The Expendables is chock-a-block with similar lines which confound clear intention and throw you into this strange headspace where it's unclear how distant what you are watching really is from what Stallone thinks he's showing you. As the team cracks wise while stomping around bodies in the aftermath an early bloodbath, one gunner fleetingly chimes, "A little compassion?" Sufficed to say, the suggestion is ignored for the duration of the film.

Eric Roberts's rogue CIA puppet-regime-master is given little to do besides slither up to his obligatory last-ditch, evil-desperation speech, in which he tries to convince Sly that they aren't so different. Both outmoded men, he claims, were mere pawns used up and tossed aside, just trying to get by in this fickle world.
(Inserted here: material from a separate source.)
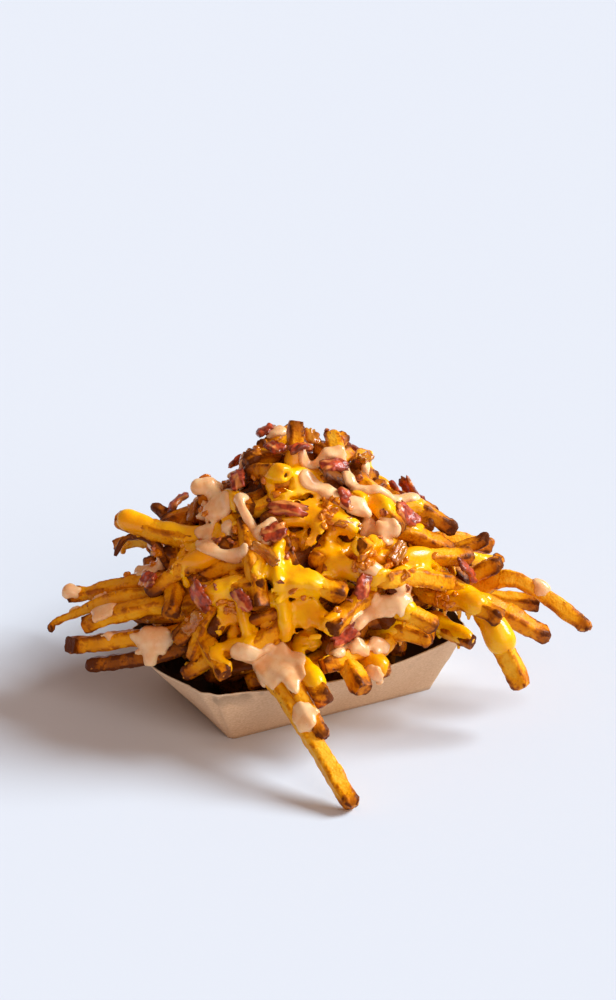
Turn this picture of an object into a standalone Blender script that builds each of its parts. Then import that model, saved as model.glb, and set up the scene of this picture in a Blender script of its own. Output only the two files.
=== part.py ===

And just as you're thinking, "Hmmm, that's a pretty reasonable assessment," well, I don't think it's exactly a spoiler to say that if you ain't on the poster, you ain't gonna survive to the sequel. These and so many other exchanges throughout seem like troubled notes scrawled in the margins of the shooting script and then mistaken for dialogue.

The totality of The Expendables exists in this same self-negating arch-surreality. The movie is devoid of any real sense of urgency, chemistry, suspense or guile, just a series of empty gestures in those directions. There are no cleverly contrived moments of peril, no last minute ad-libbed escapes, no details buried in the first act arriving spontaneously in the third (unless you count knives and bullets finally uniting as separate but equal methods of killing). The Expendables seems to always act as if these blockbuster conventions are automatic. But whatever presence they might have is swept away by the film's relentless torrent of gunfire and bloodlust anyway. These tropes simply cannot hold because this isn't really a movie in any traditional sense—it is the distilled nectar of some cosmic uber-testicle set ablaze on the screen.
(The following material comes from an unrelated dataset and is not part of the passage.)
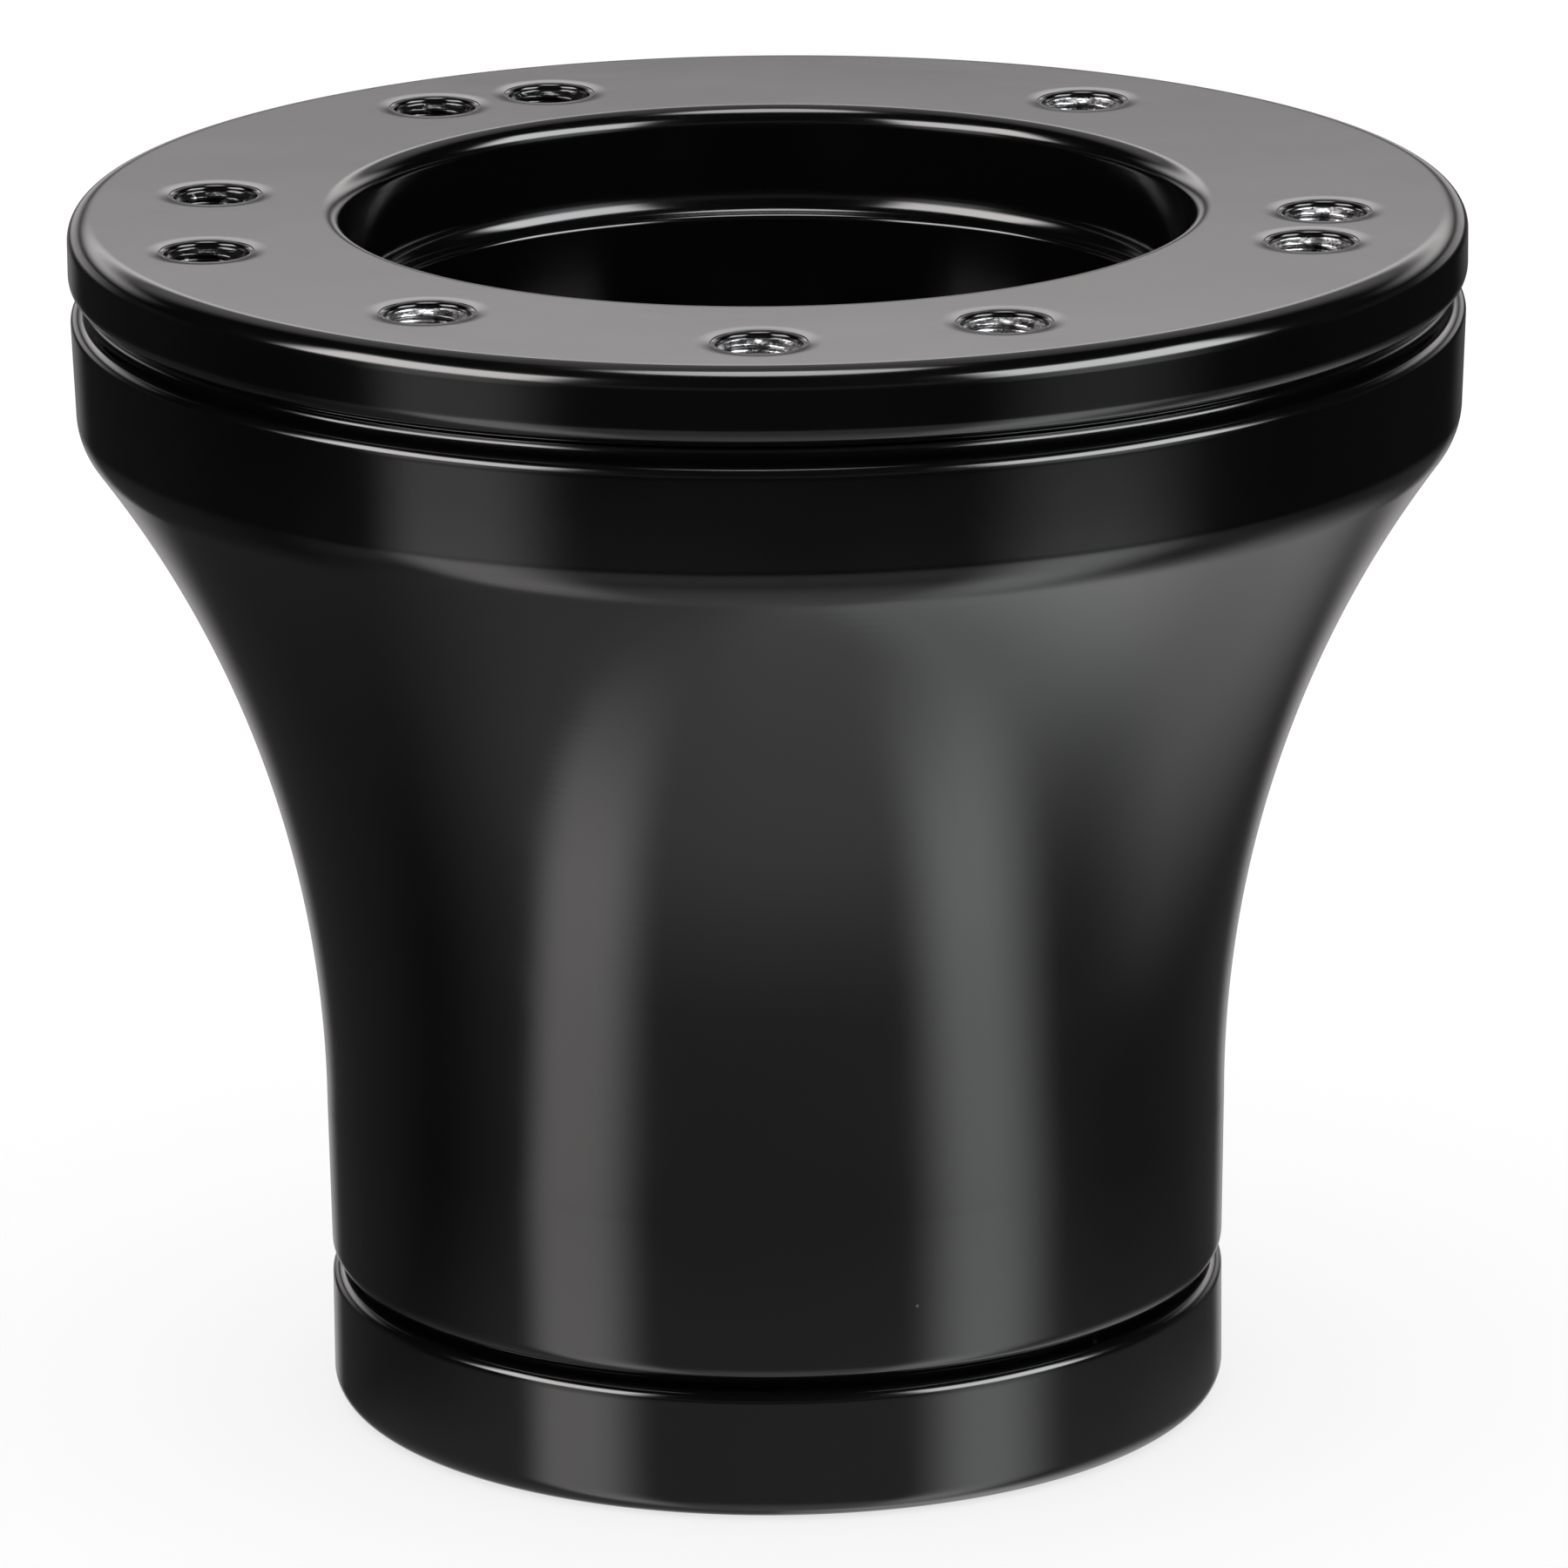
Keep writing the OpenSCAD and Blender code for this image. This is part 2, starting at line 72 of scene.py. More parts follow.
(_, _, FLANGE_Z), (FLANGE_R, _, HEIGHT) = extent("wheel_flange")
(_, _, SLEEVE_Z), (BAND_R, _, BAND_TOP_Z) = extent("flared_sleeve")
COLLAR_R = extent("base_collar")[1][0]
(_, TERMINAL_FRONT_Y, SPRING_TOP_Z), (_, TERMINAL_BACK_Y, _) = extent("plunger_terminal")
PLUNGER_Y = round((TERMINAL_FRONT_Y + TERMINAL_BACK_Y) / 2, 2)
LEAD_TOP_Z = extent("horn_plug")[0][2]

# Sizes that a box doesn't show, as part.scad has them
FLANGE_EDGE_Z = 72.7
SPIGOT_R = 40.2
BORE_R = 26.7
LEDGE_R, LEDGE_Z = 25.5, 70.8
COLLAR_TOP_Z = 8.55
NECK_R, NECK_Z = 28.75, 19.2
FLARE_R, FLARE_TURN = 74.4, 35.9
BAND_ROUND = 4.0
WALL = 3.6
FOOT_R = 28.6
PILOT_R = 14.6
WEB_TOP_Z = 14.0
TOWER_HOLE_R = 3.65
SHOULDER_R, SHOULDER_Z = 26.0, 60.1
RECESS_R, RECESS_Z = 24.5, 5.0
SIX_R, FIVE_R, SHARED_ANGLE = 35.0, 35.9, math.radians(54)


def polar(radius, angle, centre=(0.0, 0.0)):
    return (centre[0] + radius * math.cos(angle), centre[1] + radius * math.sin(angle))


FIVE_CENTRE = polar(SIX_R - FIVE_R, SHARED_ANGLE)
WHEEL_HOLES = [polar(SIX_R, SHARED_ANGLE + i * math.pi / 3) for i in range(6)]
WHEEL_HOLES += [polar(FIVE_R, SHARED_ANGLE + i * 2 * math.pi / 5, FIVE_CENTRE) for i in range(1, 5)]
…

Sly's idea of caper-style resourcefulness consists entirely in materializing firearms from unseen holsters, revealing successively bigger knives, using bullets that are actually little bombs, and killing a person in multiple ways from multiple directions all at once. Cartoonish as it is, The Expendables's giddy violence is also disturbingly unhinged in that no one resorts to it—it is always the jumping-off point. There are no improvised weapons or deaths by out-witting a la John MacLaine. There are only harder and faster ways to kick someone's head off, dislodge someone's torso, or gut someone's esophagus.
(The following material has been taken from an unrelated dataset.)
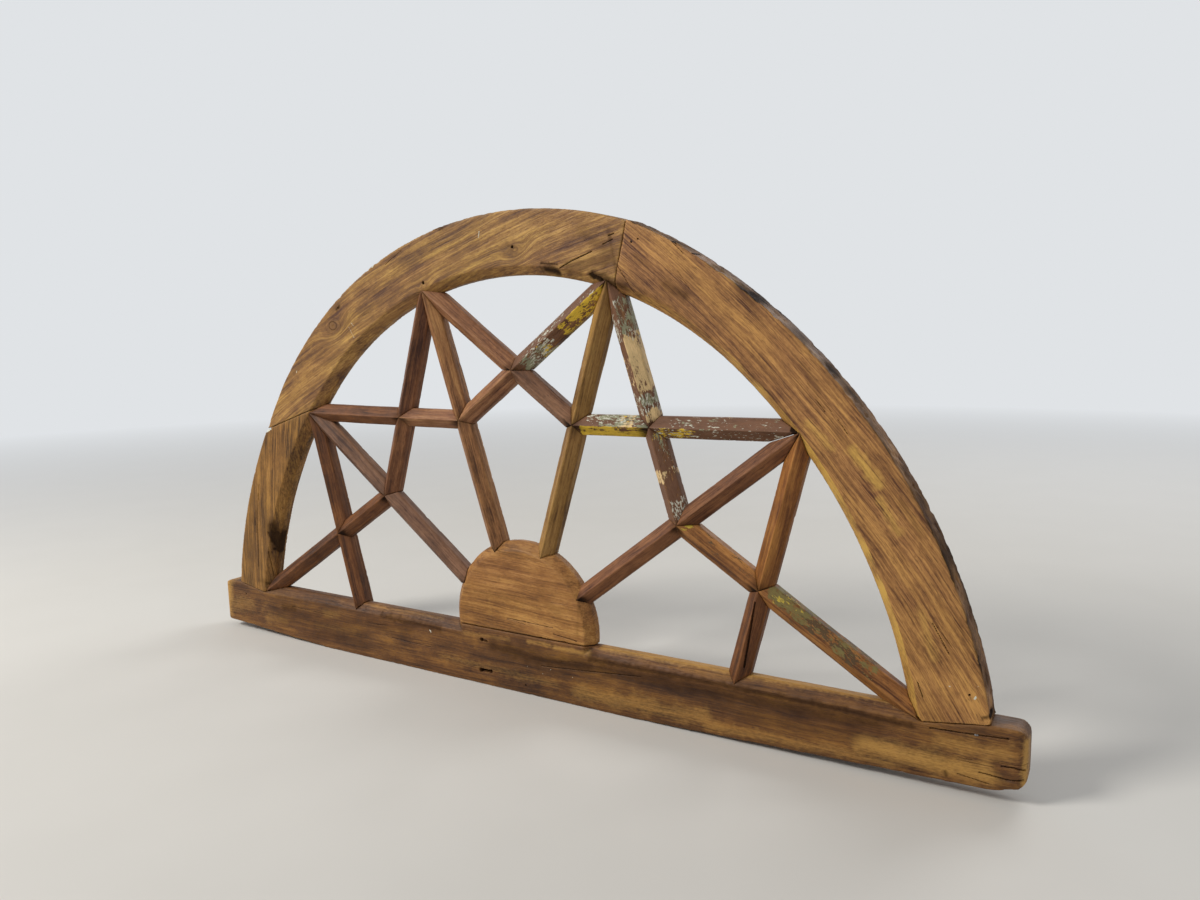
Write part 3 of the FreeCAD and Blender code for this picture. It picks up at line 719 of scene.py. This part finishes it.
def wear_down(mesh, cell, seed, rounds, chips, outer, ends):
    """Rounds the arrises, rubs and chips them, and lets the faces undulate a little, all inward.
    The faces at a bar's ends stay, so that its joints stay tight. Returns how convex each place
    is, from -1 in a crease to 1 on a sharp arris."""
    points, edges = read_mesh(mesh)
    for _ in range(rounds):
        points += 0.5 * (neighbour_mean(points, edges) - points)
    write_points(mesh, points)
    normals = normals_of(mesh)
    bulge = -np.einsum("ij,ij->i", neighbour_mean(points, edges) - points, normals) / cell
    for _ in range(3):
        bulge = 0.4 * bulge + 0.6 * neighbour_mean(bulge, edges)
    convex = np.clip(bulge * 6, -1, 1)
    rub_and_light = np.clip(convex, 0, 1)
    worn = 0.35 + 0.65 * noise(points, 34.0, seed)
    nicks = fade(noise(points, 9.0, seed + 1) + 0.5 * noise(points, 4.0, seed + 2), 0.55, 0.95)
    depth = rub_and_light * (0.5 * np.clip(worn, 0, 1) + chips * nicks)
    depth += 0.14 * (1 + noise(points, 60.0, seed + 3)) + 0.06 * (1 + noise(points, 14.0, seed + 4))
    pits = np.clip(noise(points, 7.0, seed + 5) + 0.6 * noise(points, 16.0, seed + 6), 0, 1)
    depth += outer * 2.2 * pits * fade(outwardness(points, normals), 0.2, 0.8)
    if len(ends):
        along = (ends[1] - ends[0]) / np.linalg.norm(ends[1] - ends[0])
        depth *= 1 - fade(np.abs(normals[:, [0, 2]] @ along), 0.25, 0.55)
    points -= normals * depth[:, None]
    write_points(mesh, points)
    return convex


def apply_marks(mesh, marks, seed):
    """Presses the marks into the mesh and returns the tone that each leaves on the vertices."""
    points, _ = read_mesh(mesh)
    normals = normals_of(mesh)
    tones = {tone: np.zeros(len(points)) for tone in ("dark", "light", "fleck")}
    start = points.copy()
    for index, mark in enumerate(marks):
        gap = path_distance(start, mark.path)
        near = np.nonzero((gap < 1.8 * mark.width) & (start[:, 1] < FRONT + 2 * BEVEL_DEPTH))[0]
        if not len(near):
            continue
        place = start[near]
        grit = noise(place, max(1.2, mark.width * 0.45), seed + 31 * index)
        reach = gap[near] * (1 + mark.ragged * grit) / mark.width
        fall = fade(1 - reach, 0.0, 0.55)
        soft = fade(1.25 - reach, 0.0, 0.6)
        if mark.way == "in":
            points[near, 1] += mark.depth * fall
        else:
            rough = 0.7 + 0.6 * noise(place, 2.5, seed + 77)
            points[near] -= normals[near] * (mark.depth * fall * rough)[:, None]
        tone = tones[mark.tone]
        cover = soft if mark.depth else fade(1 - reach, 0, 1)
        if mark.tone == "fleck":
            cover = cover * (1 - fade(place[:, 1], FRONT + 4, FRONT + 10))
        tone[near] = np.maximum(tone[near], mark.strength * cover)
    write_points(mesh, points)
    return tones


def grain_places(points, middle, turn, bend, knots):
    """Places along, through and across the fibres, in metres. Fibres that bend follow a circle
    whose radius is bend in millimetres, with its centre to the right of their direction. They
    part round the knots, each given by its x, z and size."""
    heading = math.radians(turn)
    along = np.array([math.cos(heading), math.sin(heading)])
    across = np.array([-along[1], along[0]])
    flat = points[:, [0, 2]] - middle
    if bend:
        spoke = flat + bend * across
        radius = np.linalg.norm(spoke, axis=1)
        swing = np.arctan2(spoke @ along, spoke @ across)
        u, v = swing * bend, radius - bend
    else:
        u, v = flat @ along, flat @ across
    for x, z, size in knots:
        centre = np.array([x, z]) - middle
        du, dv = flat @ along - centre @ along, flat @ across - centre @ across
        gap = np.hypot(du / 1.6, dv)
        pull = np.exp(-(gap / size) ** 2)
        v = v + pull * (gap * 1.4 - dv)
    return np.stack([u, points[:, 1], v], axis=1) * MM


def store(mesh, name, kind, field, values):
    layer = mesh.attributes.new(name, kind, "POINT")
    layer.data.foreach_set(field, np.ascontiguousarray(values, np.float32).ravel())


BACK_DIRT = 0.3
# How dark a bar's downward faces are made: painted shade
UNDERSIDE_SHADE = 0.5
JOINT_DIRT = 0.66
# The bevels' lighter tone, partly worn wood and partly painted light, grows from here to here
# in x, towards the right foot
BEVEL_WORN_AND_LIT_RISE = (250, 450)


def weathering_and_shading(points, normals, outer, bevel, ends, seed):
    """Dark and light tones of the surface: a dirty outer edge and back, bevels lightened partly as
    worn wood and partly as painted light, painted shade under a bar, and grime at its ends."""
    outward = outwardness(points, normals)
    patchy = 0.8 + 0.5 * noise(points, 22.0, seed + 50)
    dark = outer * fade(outward, 0.35, 0.8) * patchy
    # Inner bevels that face the front are lightened: partly worn wood, partly painted light
    light = bevel * fade(-outward, 0.35, 0.6) * fade(-normals[:, 1], 0.3, 0.55) * patchy
    light *= 0.5 + 0.5 * fade(points[:, 0], *BEVEL_WORN_AND_LIT_RISE)
    dark += BACK_DIRT * fade(normals[:, 1], 0.2, 0.8) * patchy
    if len(ends):
        # A bar's downward faces darkened: painted shade
        dark += UNDERSIDE_SHADE * fade(-normals[:, 2], 0.2, 0.7) * patchy
    for x, z in ends:
        gap = np.hypot(points[:, 0] - x, points[:, 2] - z)
        dark += JOINT_DIRT * (1 - fade(gap, 3, 24)) * patchy
    return dark, light


def horn_wear(points):
    """The right horn's end worn round underneath and the left horn's on top."""
    low = 1 - fade(points[:, 2], 12, 60)
    points[:, 2] += 6 * low * fade(points[:, 0], 618, 660)
    high = fade(points[:, 2], 62, 92)
    points[:, 2] -= 7 * high * fade(-points[:, 0], 640, 662)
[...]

The majority of The Expendables is lip service en route to a grand finale of just such unmitigated runaway slaughter. The climax lays waste to what is ostensibly the bad guy's HQ, but in its death-trip of berserk, all-consuming carnage, the film seems poised to annihilate the screen itself, and then salt the scorched remains. At certain moments, amidst the fiery hail of dismembered corpses and crumbling palace walls, it appears the heavens themselves have been blanketed with napalm.